Only the lines from the one holding "Write the Blender Python" through the one holding "metres, +Z up." are to be retyped, exactly as they appear, with both boundary lines included.

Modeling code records

◇ ◇ ◇ ◇ ◇ ◇ ◇

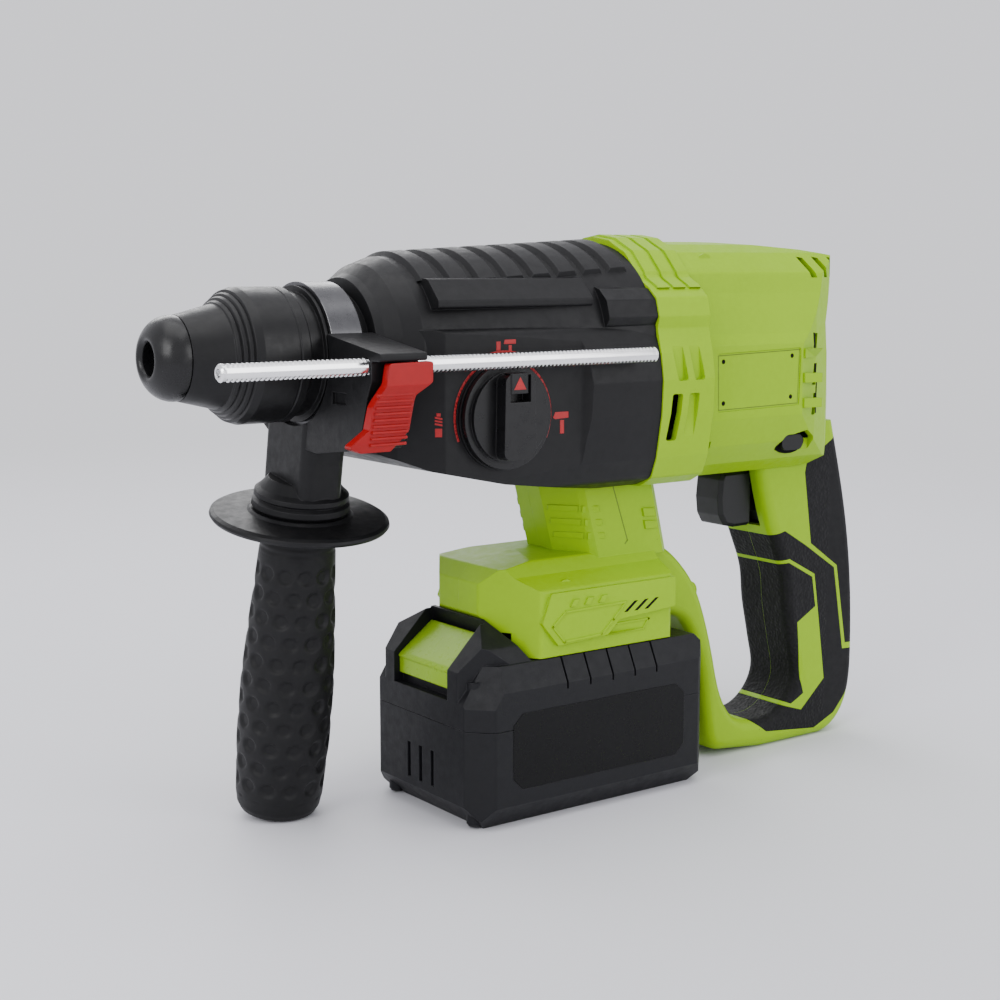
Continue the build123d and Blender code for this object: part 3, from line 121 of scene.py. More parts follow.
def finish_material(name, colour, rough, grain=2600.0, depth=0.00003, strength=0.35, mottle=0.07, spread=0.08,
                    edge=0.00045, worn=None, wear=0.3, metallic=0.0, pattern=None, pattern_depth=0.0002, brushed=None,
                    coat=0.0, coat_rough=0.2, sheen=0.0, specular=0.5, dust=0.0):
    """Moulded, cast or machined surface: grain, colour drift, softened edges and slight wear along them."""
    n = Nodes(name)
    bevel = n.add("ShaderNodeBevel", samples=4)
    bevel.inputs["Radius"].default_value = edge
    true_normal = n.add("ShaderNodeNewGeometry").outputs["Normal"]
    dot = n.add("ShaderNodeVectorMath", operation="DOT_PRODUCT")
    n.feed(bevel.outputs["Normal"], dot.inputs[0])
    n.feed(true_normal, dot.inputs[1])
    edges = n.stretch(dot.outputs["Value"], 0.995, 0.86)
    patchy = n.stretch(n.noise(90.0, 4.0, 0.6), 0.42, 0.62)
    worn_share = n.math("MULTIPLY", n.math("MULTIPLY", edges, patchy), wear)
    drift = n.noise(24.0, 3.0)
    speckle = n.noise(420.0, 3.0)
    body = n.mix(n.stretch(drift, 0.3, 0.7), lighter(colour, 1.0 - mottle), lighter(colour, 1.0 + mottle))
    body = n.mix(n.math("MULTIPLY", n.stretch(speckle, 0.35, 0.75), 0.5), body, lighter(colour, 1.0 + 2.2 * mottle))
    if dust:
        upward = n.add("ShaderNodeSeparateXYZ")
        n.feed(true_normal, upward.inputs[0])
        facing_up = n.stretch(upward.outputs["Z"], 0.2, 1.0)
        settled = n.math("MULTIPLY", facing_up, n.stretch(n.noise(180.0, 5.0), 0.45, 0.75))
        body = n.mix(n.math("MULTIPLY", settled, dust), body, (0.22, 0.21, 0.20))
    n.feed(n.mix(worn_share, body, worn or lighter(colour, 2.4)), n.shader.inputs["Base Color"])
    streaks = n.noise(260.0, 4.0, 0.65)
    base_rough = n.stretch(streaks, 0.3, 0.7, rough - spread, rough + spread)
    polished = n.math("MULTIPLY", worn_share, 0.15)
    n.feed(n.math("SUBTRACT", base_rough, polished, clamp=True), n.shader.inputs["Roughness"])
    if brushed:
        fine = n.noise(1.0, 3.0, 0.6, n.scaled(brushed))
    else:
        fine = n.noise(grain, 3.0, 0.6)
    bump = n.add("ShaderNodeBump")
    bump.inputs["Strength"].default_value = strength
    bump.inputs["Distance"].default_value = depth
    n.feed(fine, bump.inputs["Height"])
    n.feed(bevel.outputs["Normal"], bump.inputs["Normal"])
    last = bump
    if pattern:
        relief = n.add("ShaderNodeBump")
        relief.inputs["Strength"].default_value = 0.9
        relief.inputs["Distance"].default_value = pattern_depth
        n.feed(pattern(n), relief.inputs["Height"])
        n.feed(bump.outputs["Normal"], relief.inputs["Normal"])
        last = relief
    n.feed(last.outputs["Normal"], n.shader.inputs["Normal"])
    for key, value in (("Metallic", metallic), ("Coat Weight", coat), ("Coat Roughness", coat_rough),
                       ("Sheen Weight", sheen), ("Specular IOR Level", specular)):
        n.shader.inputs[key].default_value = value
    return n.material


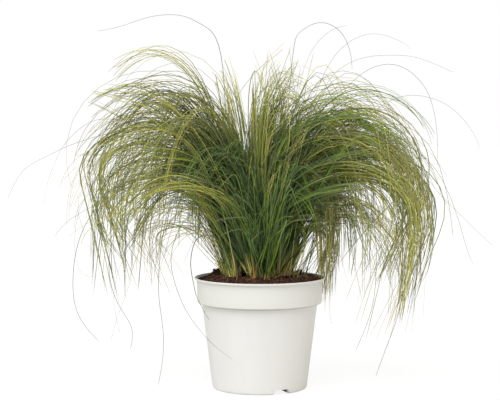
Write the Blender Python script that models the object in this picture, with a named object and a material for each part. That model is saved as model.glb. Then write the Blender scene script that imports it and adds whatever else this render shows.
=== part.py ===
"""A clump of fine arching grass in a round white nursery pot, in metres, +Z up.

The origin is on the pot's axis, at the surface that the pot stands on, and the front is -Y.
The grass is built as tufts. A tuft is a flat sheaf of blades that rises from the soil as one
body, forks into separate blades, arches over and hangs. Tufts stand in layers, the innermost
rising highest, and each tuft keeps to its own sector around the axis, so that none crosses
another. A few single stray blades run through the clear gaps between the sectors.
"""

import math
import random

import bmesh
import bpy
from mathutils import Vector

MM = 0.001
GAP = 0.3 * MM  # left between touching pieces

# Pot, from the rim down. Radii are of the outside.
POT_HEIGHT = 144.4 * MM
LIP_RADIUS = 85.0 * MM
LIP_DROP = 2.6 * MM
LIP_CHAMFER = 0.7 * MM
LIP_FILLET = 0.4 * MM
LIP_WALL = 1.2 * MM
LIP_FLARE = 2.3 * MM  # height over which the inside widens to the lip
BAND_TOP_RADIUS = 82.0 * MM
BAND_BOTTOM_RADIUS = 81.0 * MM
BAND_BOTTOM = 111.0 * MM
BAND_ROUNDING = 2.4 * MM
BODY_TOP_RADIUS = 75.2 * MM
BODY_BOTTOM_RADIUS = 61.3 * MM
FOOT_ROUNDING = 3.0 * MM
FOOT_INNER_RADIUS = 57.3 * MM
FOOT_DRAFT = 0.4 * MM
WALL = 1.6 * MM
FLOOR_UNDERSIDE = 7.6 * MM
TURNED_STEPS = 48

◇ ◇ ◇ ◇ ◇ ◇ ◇

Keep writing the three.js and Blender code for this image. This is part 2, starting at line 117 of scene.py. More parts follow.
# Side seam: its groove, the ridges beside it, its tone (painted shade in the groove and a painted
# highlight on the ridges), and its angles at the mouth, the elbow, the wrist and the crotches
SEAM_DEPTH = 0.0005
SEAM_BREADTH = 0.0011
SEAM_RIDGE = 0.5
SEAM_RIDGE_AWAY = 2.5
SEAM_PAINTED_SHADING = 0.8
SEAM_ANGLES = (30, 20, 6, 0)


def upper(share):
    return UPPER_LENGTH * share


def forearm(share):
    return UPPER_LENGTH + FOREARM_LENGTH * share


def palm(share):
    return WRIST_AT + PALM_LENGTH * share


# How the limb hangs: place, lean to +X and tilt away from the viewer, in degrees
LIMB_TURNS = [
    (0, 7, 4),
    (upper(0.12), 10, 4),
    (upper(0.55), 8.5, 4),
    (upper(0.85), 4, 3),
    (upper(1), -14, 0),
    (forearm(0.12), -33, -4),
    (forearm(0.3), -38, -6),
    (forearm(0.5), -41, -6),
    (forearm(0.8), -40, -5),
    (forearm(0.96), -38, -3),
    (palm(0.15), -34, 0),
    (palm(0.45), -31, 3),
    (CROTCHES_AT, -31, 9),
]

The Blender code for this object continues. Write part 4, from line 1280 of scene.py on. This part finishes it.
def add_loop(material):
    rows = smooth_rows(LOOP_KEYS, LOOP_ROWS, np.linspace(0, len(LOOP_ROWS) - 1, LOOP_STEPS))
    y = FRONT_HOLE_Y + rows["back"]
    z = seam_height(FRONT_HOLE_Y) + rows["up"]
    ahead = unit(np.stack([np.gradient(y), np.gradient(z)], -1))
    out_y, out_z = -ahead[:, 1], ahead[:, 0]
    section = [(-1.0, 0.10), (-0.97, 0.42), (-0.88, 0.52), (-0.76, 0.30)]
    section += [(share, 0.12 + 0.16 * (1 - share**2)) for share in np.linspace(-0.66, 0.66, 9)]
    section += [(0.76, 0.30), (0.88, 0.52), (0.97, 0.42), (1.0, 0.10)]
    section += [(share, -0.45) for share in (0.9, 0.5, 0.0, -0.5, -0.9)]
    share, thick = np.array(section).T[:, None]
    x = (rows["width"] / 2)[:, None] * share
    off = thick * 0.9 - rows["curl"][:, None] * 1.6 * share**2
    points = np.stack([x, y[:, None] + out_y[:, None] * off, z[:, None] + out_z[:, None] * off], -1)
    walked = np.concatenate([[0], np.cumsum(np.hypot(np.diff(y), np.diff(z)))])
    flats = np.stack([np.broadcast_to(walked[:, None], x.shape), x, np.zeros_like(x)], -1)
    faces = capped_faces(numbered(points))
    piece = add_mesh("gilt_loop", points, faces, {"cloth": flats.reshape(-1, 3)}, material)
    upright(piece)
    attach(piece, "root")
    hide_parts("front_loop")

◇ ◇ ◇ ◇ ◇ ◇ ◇

### REPLY TO THE EXERCISE
Write the Blender Python script that models the object in this picture, with a named object and a material for each part. That model is saved as model.glb. Then write the Blender scene script that imports it and adds whatever else this render shows.
=== part.py ===
"""A clump of fine arching grass in a round white nursery pot, in metres, +Z up.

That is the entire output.